Familiarize yourself with the regulations and check any potential provider’s compliance. A good place to start is any regulatory body that has oversight in your country. In the US one would be the Office of the Comptroller of the Currency. In the U.S. for example, the overseeing authority is the OCC, a federal agency that oversees the execution of laws relating to national banks. They, along with the other Federal Financial Institutions Examination Council (FFIEC) members, released a report back in April of 2020 (well before the BoE’s report) that, among other things, highlights risk management practices and controls for the safe use of cloud computing for the services financial services sector.
- Apply a well thought out procurement process. In this case that means including an RFI in your RFP process. A Request For Information is a document that asks for information from cloud providers about offerings. It is usually a preliminary document sent early in the buying process with the purpose of gathering general information about a vendor’s ability to meet a company’s needs and solve unique problems but can be built right into the RFP. In this case your RFI can request details about security related aspects of the provider, including vendors they use, security processes and more. Typically, you’ll want to gather details on these areas to help mitigate risks:
- List of certifications & standards compliance
- How they manage data security, data governance and business policies
- Complete listing of technologies, versions & service roadmap
- Service vendors, dependencies & partnerships, and security
- Statistics on reliability & performance
- Details on migration support, vendor lock in & exit planning
- Specifics of business health & the overall company profile
If you’re working with a purchasing department or 3rd party procurement contractor, they most likely already have a process like this in place. If not, you can build the information gathering into your RFI, RFQ, or RFP. Most importantly, all the precautions, reliability, and performance details the above information provides need to be incorporated into your contract with the provider.
- The third recommendation will be uncovered in the 2nd but it’s so critical to overall security in the cloud for financial institutions that it bears a stand-alone mention. You need to know who is running your system. Moving your company to the cloud is like moving into a skyscraper. You don’t own the building, but rather lease rooms or floors inside of it. You don’t control the security system to get into the building. You don’t have access to the infrastructure. You need to know what you have access to and what you don’t. Transaction processing or Message Oriented Middleware will often fall into the latter category. Not only is your cloud provider not going to monitor and manage it for you, they’re not going to notify you of missed transactions, backlogs, or traffic jams – all things that can bear a heavy cost to your organization in dollars and time and affect your company’s reputation.
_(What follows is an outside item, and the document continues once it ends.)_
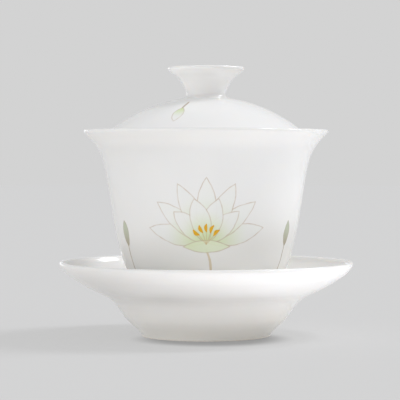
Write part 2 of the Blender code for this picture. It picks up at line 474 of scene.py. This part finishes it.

Make sure that you have proper access and a plan for proper observability in place as you migrate. For a more detailed look at the best practices, download this paper on overcoming the challenges of moving core banking and transaction processing to the cloud.
As organizations in the financial system flock to the cloud for more and more of their core business and transactions, the Bank of England and others, have raised concerns about the finite marketplace of cloud providers. But, with a little planning and the proper monitoring and management tools in place, financial organizations can mitigate the risks the BoE cited and get full advantage of the benefits of cloud migration.